1 ½ tablespoons Harissa paste

2 tablespoons orange juice

1 tablespoon olive oil

1 tablespoon pomegranate molasses

Salt, to taste

3.3 pounds (1.5 kg) whole chicken, giblets removed

Instructions

  1. Whisk together harissa paste, orange juice, olive oil, pomegranate molasses, and salt to prepare the marinade.
  2. Rub the marinade evenly over the whole chicken, inside and out. Let sit for at least 30 minutes at room temperature or up to 4 hours in the fridge.
  3. Preheat the grill to medium heat or preheat oven to 400°F (200°C).
  4. Place chicken breast-side up on the grill or in a roasting pan.
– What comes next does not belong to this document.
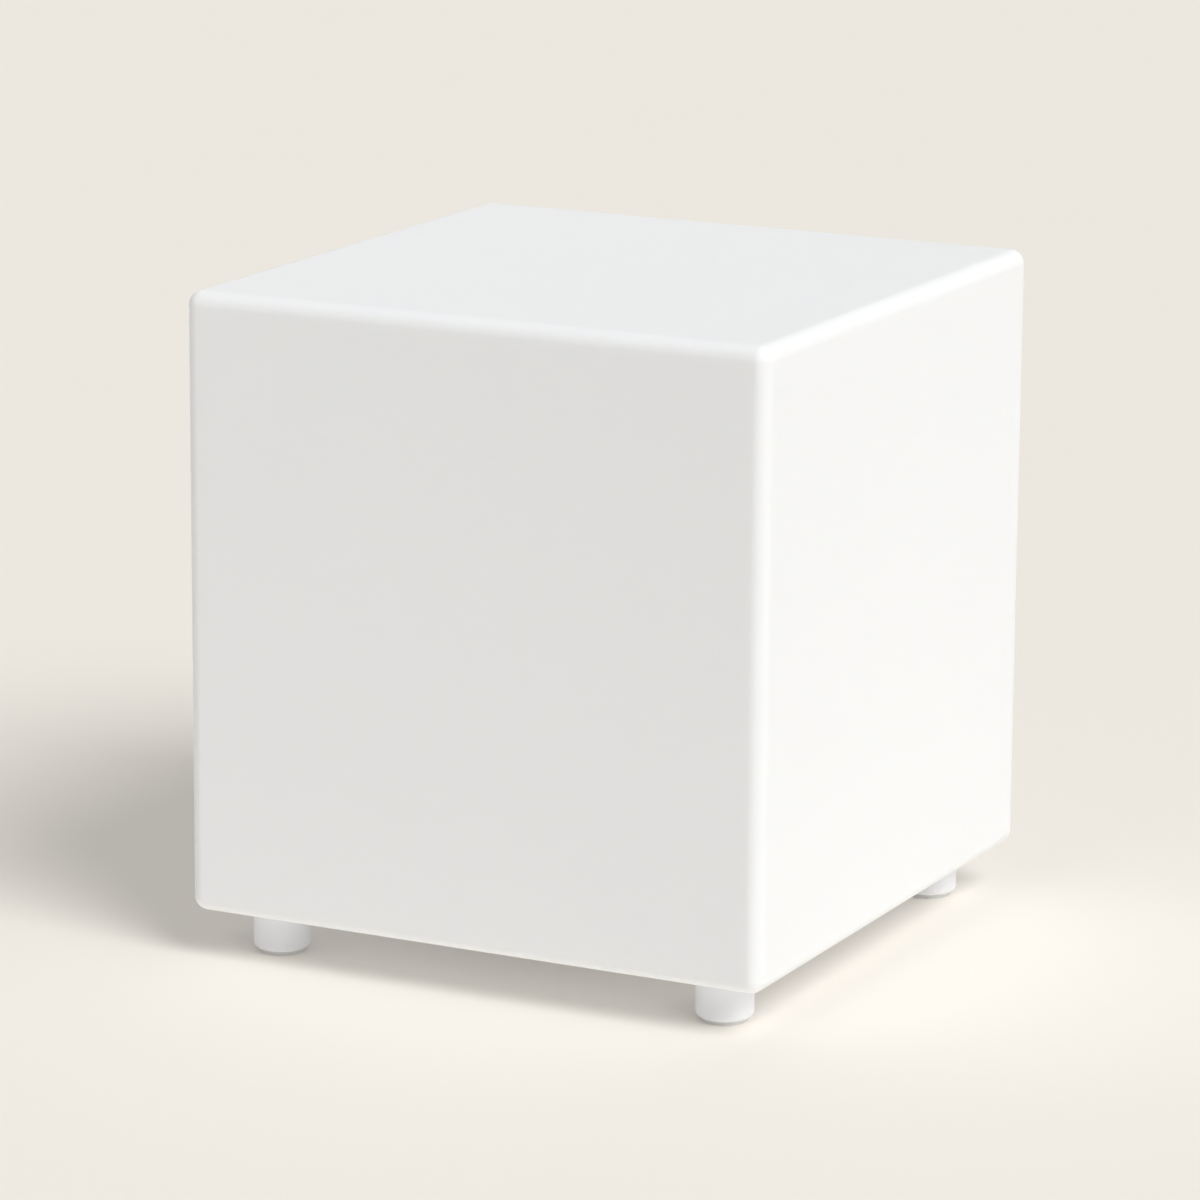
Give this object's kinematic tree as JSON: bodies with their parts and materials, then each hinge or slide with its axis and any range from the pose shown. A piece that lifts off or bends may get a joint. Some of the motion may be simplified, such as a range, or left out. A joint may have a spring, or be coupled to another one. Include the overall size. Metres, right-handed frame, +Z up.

Cook for 50–60 minutes, turning occasionally if grilling, until internal temperature reaches 165°F (74°C) at the thickest part of the breast.
  5. Let chicken rest for 10 minutes before carving. Serve with sides or salad.

Notes

Add whole garlic cloves or fresh rosemary inside the cavity for extra aroma.

Serve with roasted vegetables, couscous, or a green salad.

Adjust harissa to taste for more or less heat.

Drizzle with extra pomegranate molasses before serving for a glossy finish.